Now we need to get the median of the new distribution. If we repeat the process many times, we can get the sampling distribution of the median for the estimated distribution.

median_list <- rep(NA, 500)
for (i in seq_along(median_list)) {
  median_list[i] <-
    median(rnorm(N, mean = sample1_mean, sd = sample1_sd))
}
#hist(median_list,breaks = 100)

Step 3: Calculate 95% CI

Calculate a 95% confidence interval from the approximated sampling distribution.

For the median distribution we got in the previous step, we can use the quantile() function to get the 95% confidence interval.

sample1_quantile95 <- quantile(median_list, c(0.025, 0.975))
sample1_quantile95

Step 4: Calculate coverage probability

Now we will explain the concept of coverage probability and calculate it.

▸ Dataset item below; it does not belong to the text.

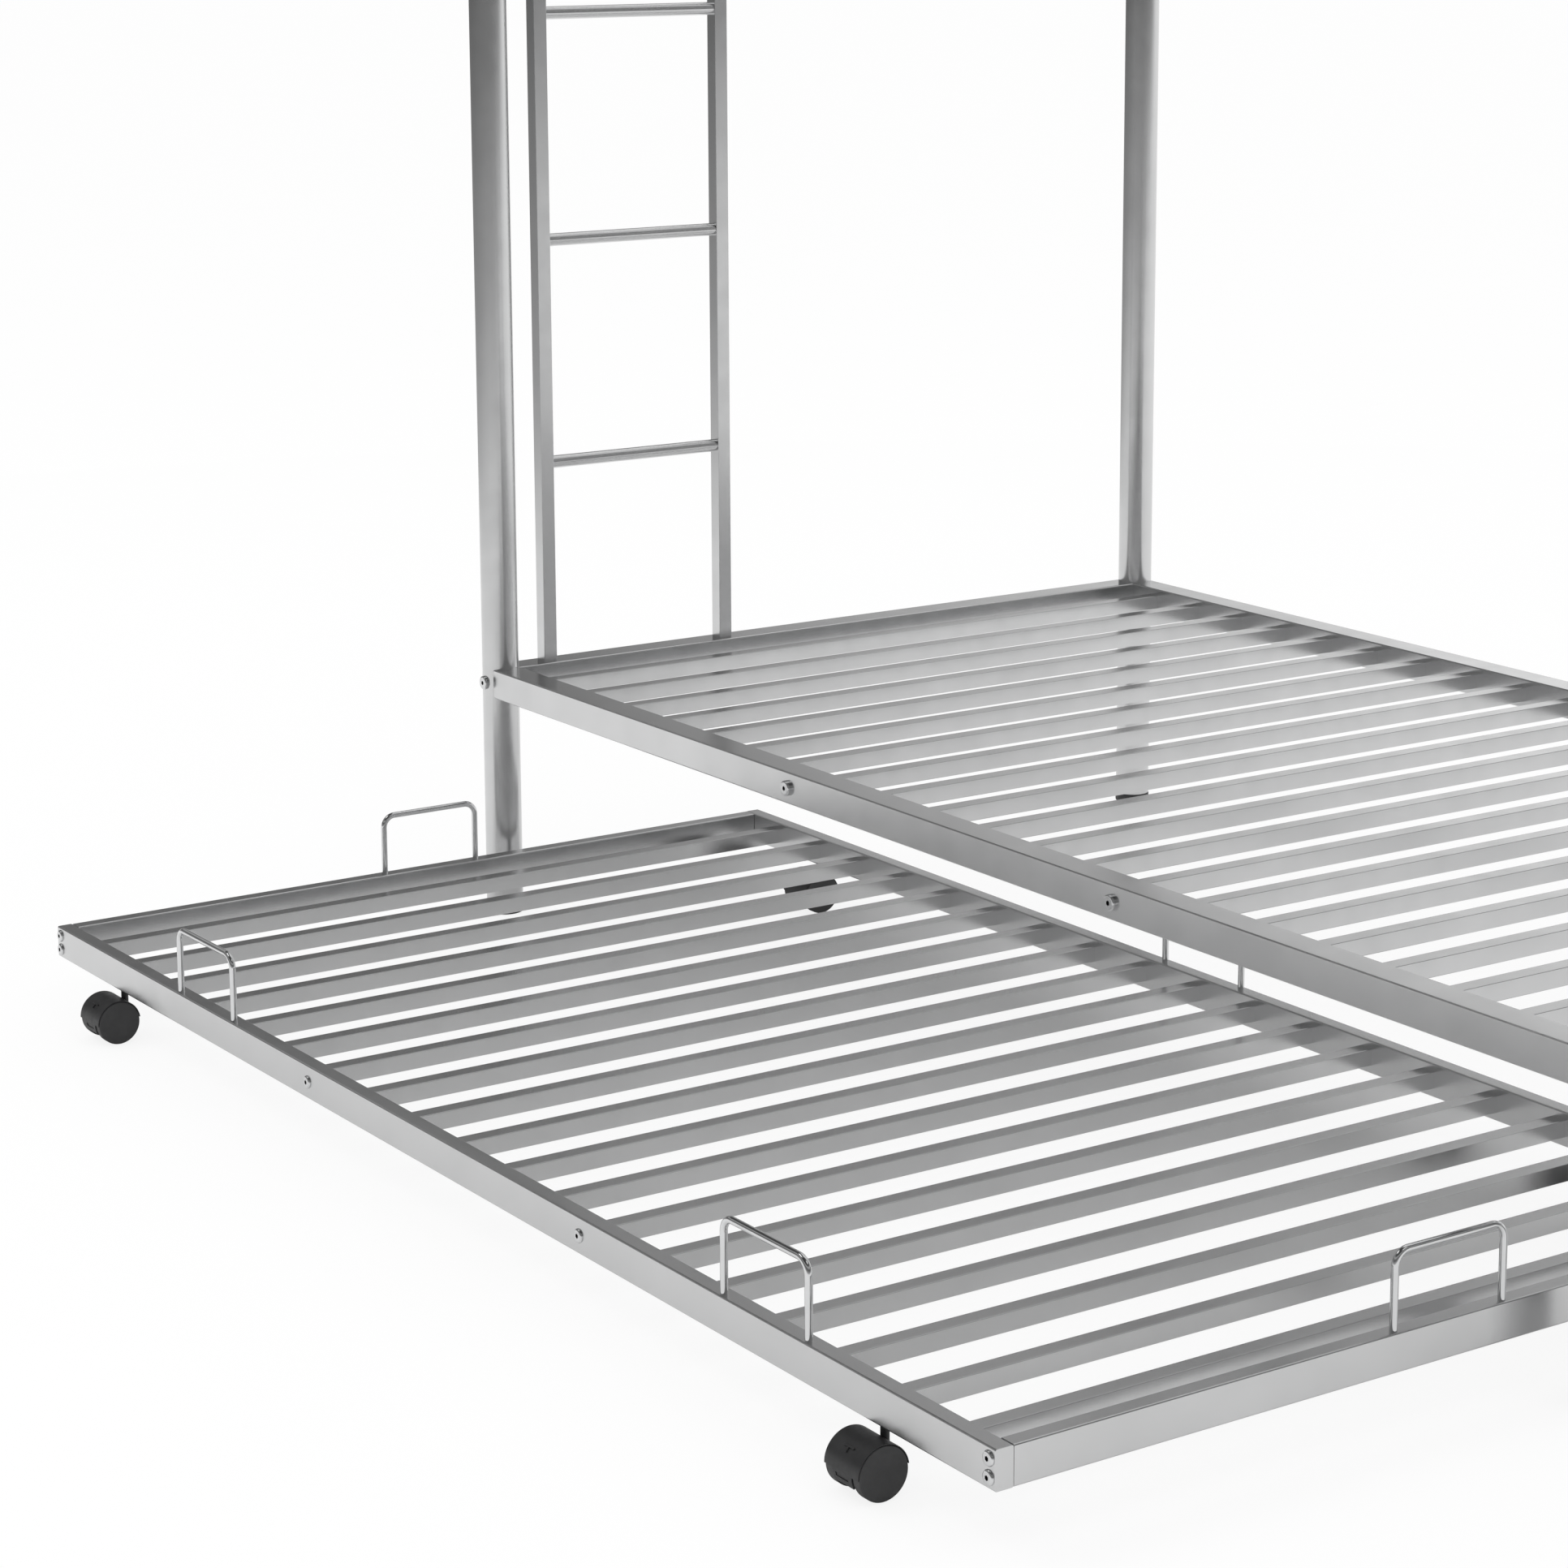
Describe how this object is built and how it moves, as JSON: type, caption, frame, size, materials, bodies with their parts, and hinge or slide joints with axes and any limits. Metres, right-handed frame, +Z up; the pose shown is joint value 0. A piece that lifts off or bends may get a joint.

First, create a matrix to save the distributions we are going to generate. Each column is one distribution. Then use the method from the previous steps to generate all the distributions.

samples <- matrix(nrow = N, ncol = 1000)
for (i in 1:ncol(samples)) {
  samples[, i] <- rnorm(N)
}

Now create a matrix to save the estimated parameters of each distribution.

coef <- matrix(nrow = 2, ncol = ncol(samples))
for (i in 1:ncol(samples)) {

  coef[1, i] <- mean(samples[, i]) #coef(fit)[[1]]
  coef[2, i] <- sd(samples[, i]) #coef(fit)[[2]]

}

Now create a matrix to save the 95% confidence intervals.

quantile95_list <- matrix(nrow = 2, ncol = ncol(samples))

For each pair of estimated parameters, create an estimated distribution and then get the median. Repeat this process r N times, calculate the 95% confidence interval, and save the interval in the matrix.

for (j in 1:ncol(samples)) {
  median_list <- rep(NA, N)
  for (i in seq_along(median_list)) {
    norm_dist <- rnorm(N, mean = coef[1, j], sd = coef[2, j])
    median_list[i] <- median(norm_dist)
  }
  quantile95 <- quantile(median_list, c(0.025, 0.975))
  quantile95_list[1, j] <- quantile95[[1]]
  quantile95_list[2, j] <- quantile95[[2]]

}

To calculate the coverage probability, we can save all the judgment results in a vector. The coverage probability is the number of successful captures divided by the number of distributions.

interest <- rep(NA, ncol(samples))
for (i in seq_along(interest)) {
  interest[i] <-
    case_when(
      quantile95_list[1, i] > 0 | quantile95_list[2, i] < 0 ~ 0,
      quantile95_list[1, i] <= 0 &
        quantile95_list[2, i] >= 0 ~ 1,
    )
}
coverage_probability <- sum(interest) / length(interest)
sum(interest)
coverage_probability

This time, the coverage probability is r coverage_probability.

sum(quantile95_list[2,] < 0)
sum(quantile95_list[1,] > 0)

Step 5: Simulation visualization

Perform the simulation.

To make the results more intuitive, we can use the geom_linerange() function in ggplot to draw the 95% confidence interval. We set the intervals that did not capture the true mean of the original distribution, 0, as red lines.

quantile95_df <- as.data.frame(t(quantile95_list))
quantile95_df["sample_num"] <- seq(1:ncol(samples))
quantile95_df["interest"] <- interest
ggplot(quantile95_df) +
  geom_linerange(aes(x = sample_num,
                     ymin = V1,
                     ymax = V2),
                 color = case_when(interest == 1 ~ "blue",
                                   interest == 0 ~ "red")) +
  geom_hline(yintercept = 0,
             color = "gray",
             alpha = 0.7) +
  coord_flip() +
  theme_bw()

Step 6: Future works

How to change the simulation to learn more about the operating characteristics of the chosen method for constructing the 95% confidence interval.

I would choose larger sample sizes to test the process, for example by setting N to 5000 or 10000. I could also calculate other quantiles of the distributions to see whether there are any differences. After that, I might use distributions other than the standard normal distribution, such as gamma or beta distributions.